:: Task material ::
--- START ---

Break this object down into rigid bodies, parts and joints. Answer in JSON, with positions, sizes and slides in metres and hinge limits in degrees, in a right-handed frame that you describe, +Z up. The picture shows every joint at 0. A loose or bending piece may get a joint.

--- END ---
--- START ---

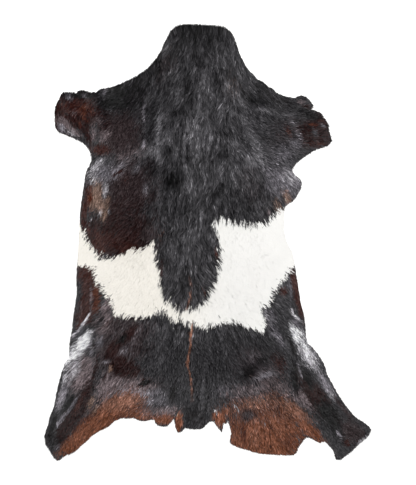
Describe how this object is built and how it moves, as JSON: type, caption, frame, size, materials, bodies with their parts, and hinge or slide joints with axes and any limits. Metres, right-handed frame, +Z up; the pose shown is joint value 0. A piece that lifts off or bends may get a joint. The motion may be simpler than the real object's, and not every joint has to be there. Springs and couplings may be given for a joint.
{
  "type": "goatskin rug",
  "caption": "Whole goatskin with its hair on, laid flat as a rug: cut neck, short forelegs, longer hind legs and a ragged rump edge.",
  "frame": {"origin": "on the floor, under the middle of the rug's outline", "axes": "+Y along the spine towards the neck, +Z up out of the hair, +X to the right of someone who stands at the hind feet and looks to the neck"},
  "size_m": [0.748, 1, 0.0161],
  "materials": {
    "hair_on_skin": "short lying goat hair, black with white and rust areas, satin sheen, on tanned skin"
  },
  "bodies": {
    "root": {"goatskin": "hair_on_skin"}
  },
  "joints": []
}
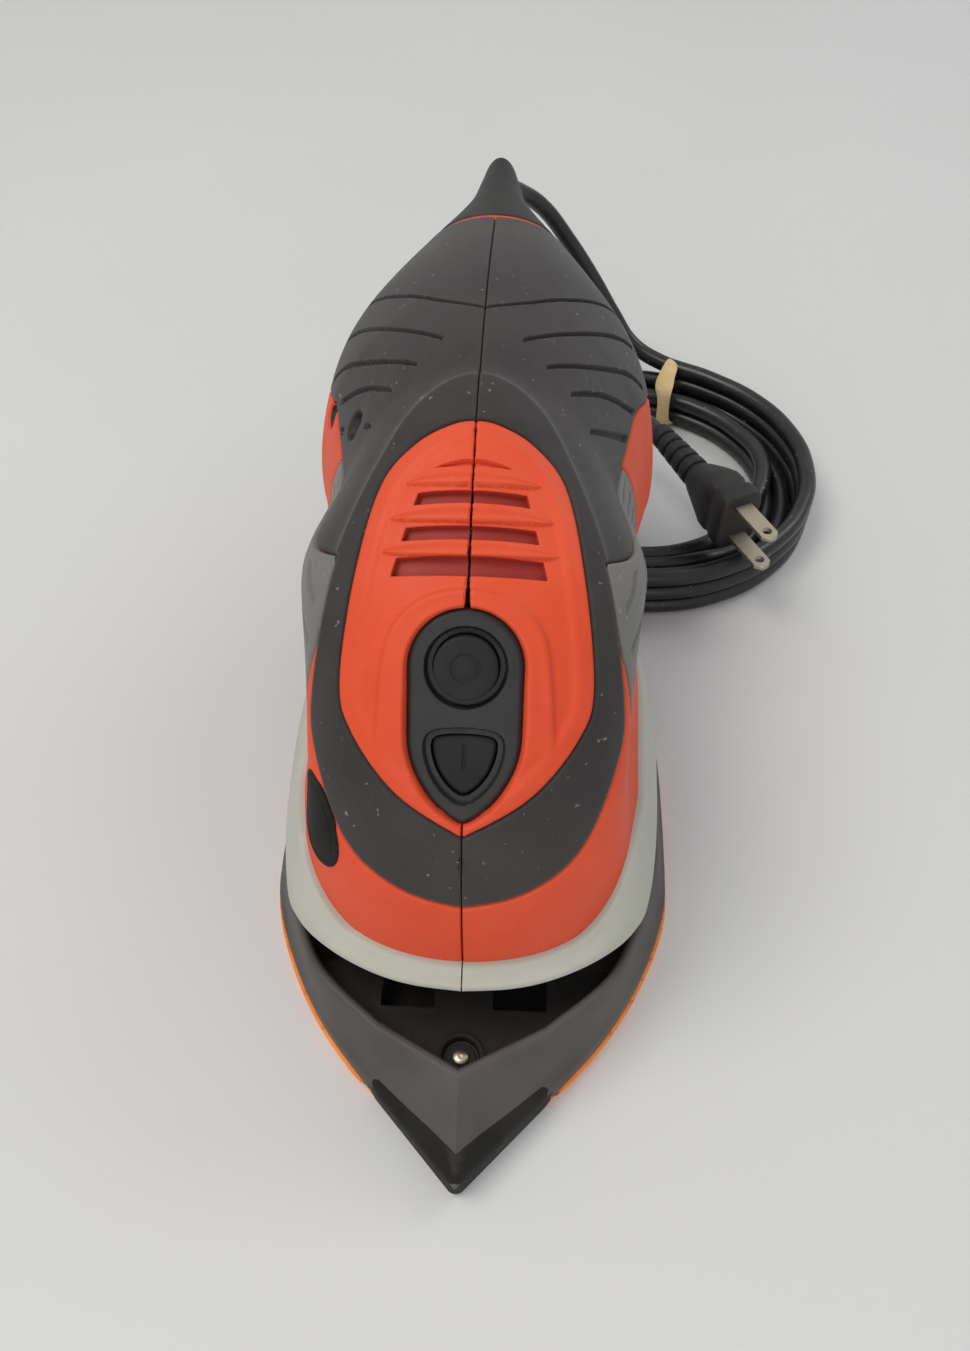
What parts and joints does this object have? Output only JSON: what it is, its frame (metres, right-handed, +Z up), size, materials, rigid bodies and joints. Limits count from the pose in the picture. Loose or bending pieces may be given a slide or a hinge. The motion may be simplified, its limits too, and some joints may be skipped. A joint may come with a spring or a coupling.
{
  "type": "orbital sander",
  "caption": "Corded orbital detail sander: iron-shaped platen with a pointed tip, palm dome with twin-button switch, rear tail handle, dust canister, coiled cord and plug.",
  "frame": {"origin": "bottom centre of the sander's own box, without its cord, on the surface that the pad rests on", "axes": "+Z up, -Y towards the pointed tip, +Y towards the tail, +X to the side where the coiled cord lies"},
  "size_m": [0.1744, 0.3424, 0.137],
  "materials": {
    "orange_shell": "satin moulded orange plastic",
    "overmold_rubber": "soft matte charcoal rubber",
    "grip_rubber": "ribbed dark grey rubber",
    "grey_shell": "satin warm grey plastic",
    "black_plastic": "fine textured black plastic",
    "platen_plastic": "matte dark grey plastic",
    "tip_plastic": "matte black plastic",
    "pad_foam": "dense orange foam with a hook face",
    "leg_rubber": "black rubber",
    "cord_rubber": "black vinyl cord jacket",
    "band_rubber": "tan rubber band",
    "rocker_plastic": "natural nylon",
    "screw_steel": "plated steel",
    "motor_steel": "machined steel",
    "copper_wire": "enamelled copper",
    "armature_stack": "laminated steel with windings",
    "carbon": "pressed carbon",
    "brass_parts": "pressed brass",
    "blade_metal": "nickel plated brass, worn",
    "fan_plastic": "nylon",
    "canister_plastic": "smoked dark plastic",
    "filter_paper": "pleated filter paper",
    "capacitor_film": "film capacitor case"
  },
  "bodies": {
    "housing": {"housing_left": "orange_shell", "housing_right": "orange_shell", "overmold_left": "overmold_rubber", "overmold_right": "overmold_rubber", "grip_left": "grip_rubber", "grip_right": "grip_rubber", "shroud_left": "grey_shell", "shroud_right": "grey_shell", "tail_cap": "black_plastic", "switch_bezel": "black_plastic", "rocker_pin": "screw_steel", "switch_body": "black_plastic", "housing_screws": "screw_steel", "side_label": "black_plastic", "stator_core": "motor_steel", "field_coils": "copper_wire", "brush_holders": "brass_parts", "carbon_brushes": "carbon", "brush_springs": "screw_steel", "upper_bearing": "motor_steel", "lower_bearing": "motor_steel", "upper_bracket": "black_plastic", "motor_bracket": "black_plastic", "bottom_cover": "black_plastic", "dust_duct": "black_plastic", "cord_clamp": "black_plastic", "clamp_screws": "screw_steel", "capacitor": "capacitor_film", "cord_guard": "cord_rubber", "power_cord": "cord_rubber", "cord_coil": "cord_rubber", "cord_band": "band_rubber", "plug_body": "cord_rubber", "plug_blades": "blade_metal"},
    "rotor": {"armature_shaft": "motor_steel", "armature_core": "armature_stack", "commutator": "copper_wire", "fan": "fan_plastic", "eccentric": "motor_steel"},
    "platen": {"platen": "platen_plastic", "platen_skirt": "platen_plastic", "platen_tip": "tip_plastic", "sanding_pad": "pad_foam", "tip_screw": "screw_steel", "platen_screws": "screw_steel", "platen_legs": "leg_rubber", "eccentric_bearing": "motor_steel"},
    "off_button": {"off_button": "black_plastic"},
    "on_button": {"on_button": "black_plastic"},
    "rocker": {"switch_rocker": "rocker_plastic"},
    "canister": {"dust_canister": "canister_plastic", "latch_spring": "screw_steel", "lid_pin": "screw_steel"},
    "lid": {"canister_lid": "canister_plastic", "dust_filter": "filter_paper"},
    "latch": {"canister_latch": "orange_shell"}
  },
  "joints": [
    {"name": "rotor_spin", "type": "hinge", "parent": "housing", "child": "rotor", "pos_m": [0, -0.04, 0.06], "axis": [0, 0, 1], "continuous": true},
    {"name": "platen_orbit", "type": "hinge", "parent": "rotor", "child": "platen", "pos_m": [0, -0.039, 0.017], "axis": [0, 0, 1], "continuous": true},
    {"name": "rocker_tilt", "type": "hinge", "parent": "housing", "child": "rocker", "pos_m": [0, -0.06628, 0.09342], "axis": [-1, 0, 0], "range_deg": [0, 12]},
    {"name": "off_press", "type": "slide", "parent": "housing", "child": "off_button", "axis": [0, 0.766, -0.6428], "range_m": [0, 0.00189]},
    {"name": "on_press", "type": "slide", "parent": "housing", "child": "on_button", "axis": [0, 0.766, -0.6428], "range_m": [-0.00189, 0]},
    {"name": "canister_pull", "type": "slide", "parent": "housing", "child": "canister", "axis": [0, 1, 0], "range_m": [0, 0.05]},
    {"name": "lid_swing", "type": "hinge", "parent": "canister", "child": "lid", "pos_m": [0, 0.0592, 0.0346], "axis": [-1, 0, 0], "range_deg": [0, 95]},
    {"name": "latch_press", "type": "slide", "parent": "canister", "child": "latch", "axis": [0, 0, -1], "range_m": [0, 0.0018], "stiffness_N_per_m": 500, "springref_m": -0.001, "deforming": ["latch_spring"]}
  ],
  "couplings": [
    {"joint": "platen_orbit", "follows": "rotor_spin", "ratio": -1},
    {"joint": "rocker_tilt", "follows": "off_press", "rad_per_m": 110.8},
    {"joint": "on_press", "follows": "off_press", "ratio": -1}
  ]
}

--- END ---

:: What to do ::
Return each line with "that".

:: Task answer ::
Break this object down into rigid bodies, parts and joints. Answer in JSON, with positions, sizes and slides in metres and hinge limits in degrees, in a right-handed frame that you describe, +Z up. The picture shows every joint at 0. A loose or bending piece may get a joint.
Describe how this object is built and how it moves, as JSON: type, caption, frame, size, materials, bodies with their parts, and hinge or slide joints with axes and any limits. Metres, right-handed frame, +Z up; the pose shown is joint value 0. A piece that lifts off or bends may get a joint. The motion may be simpler than the real object's, and not every joint has to be there. Springs and couplings may be given for a joint.
  "frame": {"origin": "bottom centre of the sander's own box, without its cord, on the surface that the pad rests on", "axes": "+Z up, -Y towards the pointed tip, +Y towards the tail, +X to the side where the coiled cord lies"},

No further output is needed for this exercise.